Although the University of Bath does not offer art, drama or music degrees, its Santander scholarships, designed to develop the whole person, recognise the artistic talents of students who may be reading science subjects. Take chemical engineer Claire Guest, an award-winning Beat Poet and former Birmingham Young Poet Laureate. A Santander award has helped to fund equipment and travel opportunities to promote her art to a wider audience – and she performed a moving video monologue for new students explaining what made her choose Bath.
City University, famous for its media and technical courses awards bursaries of up to £3,500 to students who have been in care or undertaken caring duties. Its Lord Mayor of London scholarships for academic excellence, demonstrated by three A grades at A-level, are worth £2,000 with a further sum if one of these was in Computer Science or Mathematics. Recognising that journalism is currently dominated by the white middle-classes, it provides very generous bursaries enabling under-represented groups to enrol on its renowned postgraduate media courses.
Inclusive Offers
With increasing emphasis on widening participation the biggest bursaries and grants for books, travel and accommodation at universities across Britain are concentrated on those from poor and deprived backgrounds. To hit the big-time, it pays to be a poor student going to an elite institution like Oxbridge, Bristol or Durham: fewer poor students go to these richer top-class institutions than to newer universities so the lucky few admitted receive a larger share of the available money. Cambridge University, for example, offers a bursary of up to £3,500 a year plus other benefits for those on household incomes below £42,620. Youngsters from areas of low participation in higher education are eligible for Bristol University alumni scholarships worth £2,000.
Oxford’s Moritz-Heyman Scholarship Programme, launched in 2012, now targets around 225 students each year with household incomes of £16,000 or less. Scholars receive almost £7,000 a year towards living costs and fees reduction. Equally important in boosting confidence and future achievement, the programme also funds opportunities to participate in volunteering activities and high level internships.

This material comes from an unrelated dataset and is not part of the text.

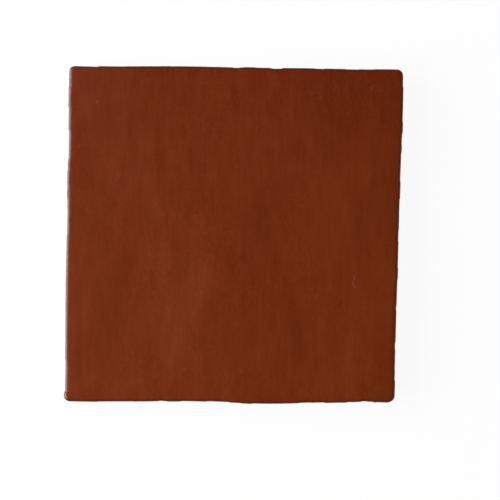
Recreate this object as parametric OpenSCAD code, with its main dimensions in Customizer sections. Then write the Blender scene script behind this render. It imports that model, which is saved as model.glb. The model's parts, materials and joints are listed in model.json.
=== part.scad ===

For some, a part-time Open University course mostly studied at home can prove outstanding value. Helen Whiteley, 63, from Shropshire recently completed a treasured OU degree in Business Studies and Philosophy after eight years of studying and, because of her straitened financial circumstances, her studies, worth over £15,000, cost just £500.
‘OU support empowered me to get control when my finances were out of my control,’ she explained. ‘It wasn’t a doddle. It took a lot of effort but gave me a fair chance to prove myself. That’s what kept me going in very tough times. I was made redundant in March but I’ve now secured a part-time job that pays more than I’d have made before my degree working full-time. I’d say to anyone keen to study but suffering financial problems, go for it. The OU and other universities offer really generous bursaries – and that support has transformed my life.’